Sternbergh’s contention was that this was out of the norm and therefore particularly painful:
it’s an outcome that falls outside the emotional parameters of what the sports fan has signed up for. When you agree to cheer the athletic exploits of some group of well-compensated strangers who happen to wear the name of your municipality emblazoned on their chests, you assume there will be some heartache and, with luck, some exhilaration too. (Or, in the case of the Chicago Cubs, years and years of weirdly co-dependent emotional abuse.) That’s fine. The epic collapse, however, is an outlier. It’s that once-in-a-lifetime cataclysm you can’t possibly prepare for, because you could never predict it would happen. It’s the black-swan event of sports.

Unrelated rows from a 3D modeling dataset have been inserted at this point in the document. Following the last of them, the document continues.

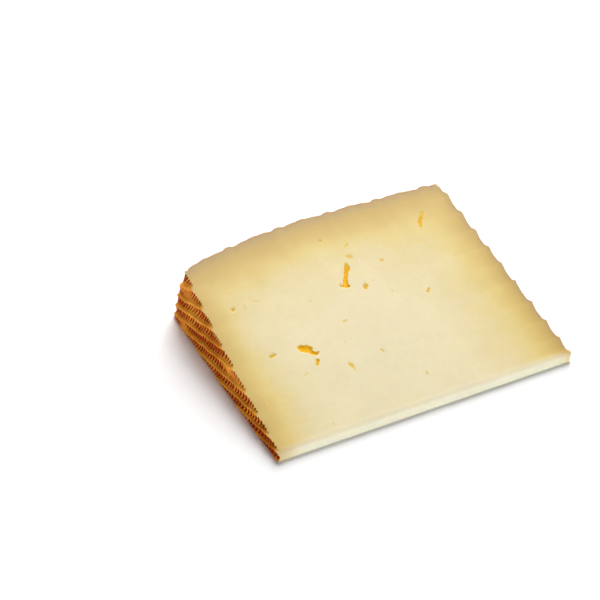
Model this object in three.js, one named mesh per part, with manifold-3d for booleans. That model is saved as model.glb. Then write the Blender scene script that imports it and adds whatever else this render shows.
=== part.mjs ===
// Thin wedge of a hard aged cheese, lying on one of its two cut faces.
// The whole cheese is a low drum whose rind keeps the print of the plaited grass belt it was
// pressed in. The wedge is a narrow sector of that drum, as tall as the drum lies long.
//
// Frame while building, in millimetres: the drum's axis is X, P runs out along the lower cut
// face and Q is up, so a point at radius r and angle a is (x, r cos a, r sin a).
// At the end the part is moved so that its origin is the middle of its footprint.

import * as THREE from "three";
import { mergeVertices, toCreasedNormals } from "three/addons/utils/BufferGeometryUtils.js";
import Module from "manifold-3d";

// Driving dimensions of the drum and of the sector cut from it.
const DRUM_RADIUS = 101.3;
const WEDGE_ANGLE = THREE.MathUtils.degToRad(12);
const TIP_RADIUS = 14.3; // the blunt tip ends this far from the drum's axis
const TIP_ROUNDING = 2.8;
const TIP_UNDER_ROUNDING = 0.5;

// The drum's two flats, as distances from its middle at the tip, and how far they draw in.
const LEFT_FLAT = 57;
const RIGHT_FLAT = 58;
const LEFT_SINK = 2.2; // from the tip out to the rim
const LEFT_SINK_POWER = 1.7;
const RIGHT_SINK = 2.6;
const LEFT_LEAN = 2.7; // at the rim, the left flat draws in by this up to the upper cut
const LEFT_LEAN_POWER = 1.5;
const RIGHT_LEAN = 1; // and the right one stands out by this, all along
const SINK_RUN = 81; // the radial run of both sinks

// The drum's side is fullest a little right of its middle and falls in towards each rim.
const CROWN_X = 8;
const LEFT_SHOULDER_DROP = 8.2;
const LEFT_SHOULDER_POWER = 2.2;
const RIGHT_SHOULDER_DROP = 0.7;
const RIGHT_SHOULDER_POWER = 2;
const LEFT_RIM_X = -55.4; // at the lower cut
const RIGHT_RIM_X = 55.6; // at the upper cut
const RIM_ROUNDING = 2.6;

// The belt's print on the flats: rows of slanted notches with a smooth ridge between two rows.
// Each row, from the tip to the rim: the radius where it meets the lower cut, and its slope.
const ROWS = [
  [-3.5, 12.3],
  [10, 12.5],
  [23.2, 12.7],
  [36.2, 12.9],
  [48.8, 13.6],
  [66, 13.2],
  [79.5, 14.8],
  [91.4, 16.8],
  [101.9, 17.8],
  [112.6, 19.3],
  [121, 21.3],
  [131.5, 23],
  [143, 24],
  [155, 25],
  [167, 26],
];
const COMB_HALF = 0.3; // half the width of a row of notches, in rows
const RIDGE_HALF = 0.13;
// Across a row the print falls in from the ridge above it, and a ledge leads to the ridge below.
const RIB_DEPTHS = [0.95, 0.2]; // between two notches, at a row's lower and upper edge
const NOTCH_DEPTHS = [1.5, 0.8];
const NOTCH_SLANT = THREE.MathUtils.degToRad(60); // of the notches against the lower cut
const NOTCH_PITCH = 1.47; // along the lower cut
const FIRST_NOTCH = 4; // where the lines of the first and last notches meet the lower cut
const LAST_NOTCH = 122;

// The belt's print round the side: bands that run round the drum, notches leaning to and fro.
const BAND_PITCH = 10.2;
const BAND_START = -65.2; // where the first band starts, outside the left flat
const BAND_RIDGE = 2.6;
const BAND_RIDGE_SAG = [0.1, 0.15]; // of the two edges of a ridge below its crest
const COMB_STEPS = [0.12, 0.86]; // where a comb's floor starts and ends, across the comb
const BAND_NOTCH_PITCH = 3.1;
const BAND_NOTCH_LEAN = 2.6; // sideways run of a notch across its band, along the side
const BAND_RIB_DEPTH = 0.4;
const BAND_NOTCH_DEPTH = 0.85;

const TOOL_MARGIN = 4; // how far tool bodies reach past the wedge
const ANGLE_MARGIN = 0.03; // the same, round the drum's axis
const CREASE_ANGLE = THREE.MathUtils.degToRad(25);
const PIT_RISE = 1; // how far the bodies that cut eyes stand above the cut face

// Openings in the paste that show on the upper cut face. Each is a path of stations
// [x, distance from the axis, width, depth] along its length.
const EYES = {
  tear: [
    [3.2, 77.8, 0.9, 0.8],
    [2.2, 76.4, 2.2, 2.4],
    [-0.2, 72.3, 1.3, 2.4],
    [-2.2, 69.2, 2.3, 3.0],
    [-3.0, 68.1, 2.6, 1.8],
  ],
  tearStart: [
    [6.6, 82.2, 1.1, 0.5],
    [5.4, 80.8, 2.4, 0.9],
    [4.3, 79.4, 1.2, 0.5],
  ],
  hollow: [
    [-30.3, 50.6, 1.6, 1.4],
    [-29.1, 50.0, 3.1, 3.0],
    [-27.7, 48.6, 2.7, 2.6],
    [-26.2, 47.0, 1.8, 1.8],
    [-25.3, 46.4, 0.8, 0.8],
  ],
  hollowFoot: [
    [-27.2, 44.3, 1.0, 0.9],
    [-27.8, 43.2, 1.8, 1.6],
    [-28.5, 42.1, 0.9, 0.8],
  ],
  slit: [
    [41.4, 89.4, 0.8, 0.8],
    [39.7, 86.8, 1.4, 1.6],
    [38.2, 84.6, 1.2, 1.2],
    [37.3, 83.4, 0.7, 0.8],
  ],
  middle: [
    [5.6, 67.6, 0.6, 0.5],
    [4.2, 66.4, 1.9, 1.3],
    [3.0, 65.0, 1.1, 0.8],
  ],
};
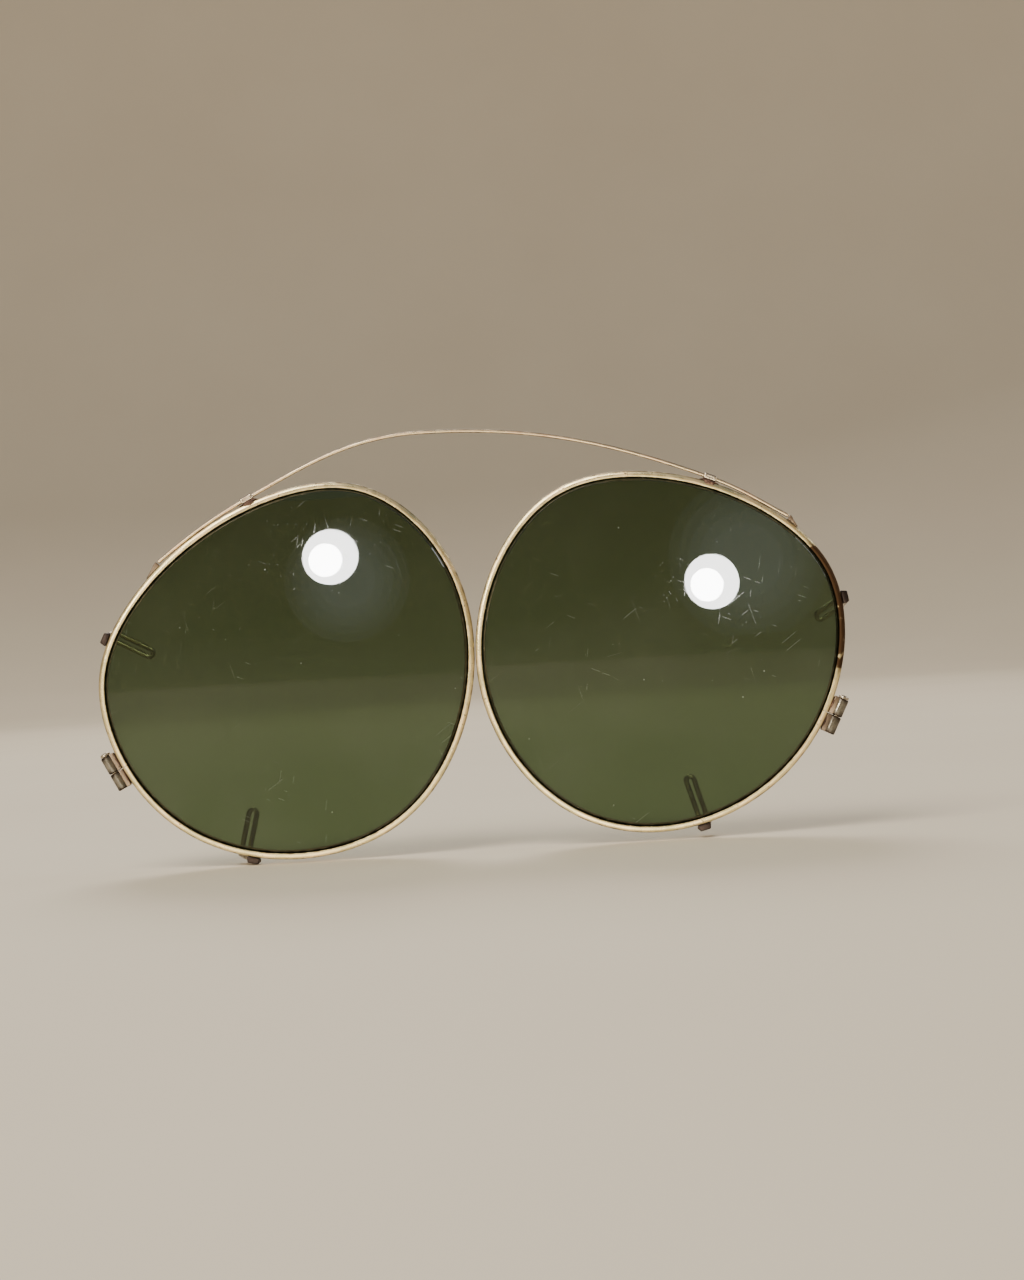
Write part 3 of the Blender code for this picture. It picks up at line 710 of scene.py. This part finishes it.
def make_hook(eye, label, hook, body, materials):
    """A hairpin of wire: back from the tab, round a bend, inwards, and round at the tip."""
    name = f"{eye.name}_{label}_hairpin"
    outset = RIM_FACE / 2 + SOLDER_GAP + TAB_SIZE[0] / 2 - HOOK_OUTER_TRIM
    start_z = -TAB_SIZE[2] / 2 - SOLDER_GAP
    end_z = -RIM_DEPTH / 2 - HOOK_CLEARANCE - HOOK_WIDTH + HOOK_WIRE_RADIUS + HOOK_BACK_TRIM
    lean = math.radians(hook.lean) * eye.side
    inwards = Vector((-math.cos(lean), -math.sin(lean), 0.0))
    across = Vector((-inwards.y, inwards.x, 0.0))
    root = Vector((outset, 0.0, start_z))
    bend_top = Vector((outset, hook.skew * eye.side, end_z + HOOK_BEND_RADIUS))
    centre = bend_top + inwards * HOOK_BEND_RADIUS
    back = Vector((0.0, 0.0, -HOOK_BEND_RADIUS))
    legs = [root.lerp(bend_top, k / 8) for k in range(8)]
    bend = arc_points(centre, -inwards * HOOK_BEND_RADIUS, back, math.pi / 2, 10)
    run = hook.reach + outset - HOOK_BEND_RADIUS - HOOK_HALF_SPACING
    tip_centre = centre + back + inwards * run
    straight = [bend[-1].lerp(tip_centre, k / 8) for k in range(1, 8)]
    strand = legs + bend + straight
    offset = across * HOOK_HALF_SPACING
    turn = arc_points(tip_centre, offset, inwards * HOOK_HALF_SPACING, math.pi, 18)
    path = [p + offset for p in strand] + turn + [p - offset for p in reversed(strand)]
    hairpin = tube(name, path, HOOK_WIRE_RADIUS * HOOK_TRIM)
    # painted shade on the sides of the hairpin that face along the rim, as dark outlines
    tarnish(hairpin, lambda vertex: 1.3 * abs(vertex.normal.y) - 0.55)
    at = rim_matrix(eye, hook.angle)
    piece = new_piece(name, hairpin, at, materials["hook"], body, "hook", f"{eye.name}_{label}_hook")
    drop_size = (0.8 * MM, 0.85 * MM, 0.55 * MM)
    for letter, side in (("b", -1), ("a", 1)):
        drop = blob(f"{name}_solder_{letter}", drop_size, waver=0.12, seed=side)
        drop_at = at @ Matrix.Translation(root + offset * side)
        new_piece(drop.name, drop, drop_at, materials["solder"], body, "solder")
    return piece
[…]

And, as with other recent, more consequential once-in-a-lifetime cataclysms, you find yourself not just feeling disappointed or even despairing; you also feel cosmically duped. You question the validity not just of your choices but also of the entire system. And you wonder why on earth you invested such a huge amount of emotional capital in an enterprise that could explode so spectacularly in your face. How could you have left yourself so vulnerable?
But I’m here to tell you that the crushed fans of the Sox and Braves, as well as victims of epic sports collapses everywhere, should embrace, not regret, their ordeal. The epic collapse is to be treasured, even more so than the improbable victory. It’s more rare, and therefore more precious. And it reaffirms the essence of why we root for a team in the first place.
And there you have it, my friends—this is how you deal with the inevitable disappointments of being a fan. You find a way to put a positive spin on it. After all, even the Patriots lose sometimes, presumably mainly when the League is scrutinizing them a little bit more closely than usual. (Okay, that was uncalled for.)
Isn’t this better than destroying your furnishings, your home, and/or your relationships? There’s always next season.
As for Stonn, maybe there is next season, maybe there isn’t. His ill-conceived attempt at self-immolation is perhaps fixable. The top of his hat is still in one piece, and I will glue it on carefully. A little touch-up with a black Sharpie and he will, I hope, be almost as good as new. However, if the Steelers start off poorly next season with him in the room, he will receive an honorable burial. Sometimes you have to wake up, smell the coffee (or in his case, the coffin,) and cut your losses.
As far as I know, Francis Bacon was not a sports fan, or at least a football fan, since the game was invented 200 or more years after his death. But still these words of his can provide Stonn, and us, with some comfort:
“There is no comparison between that which is lost by not succeeding and that lost by not trying.”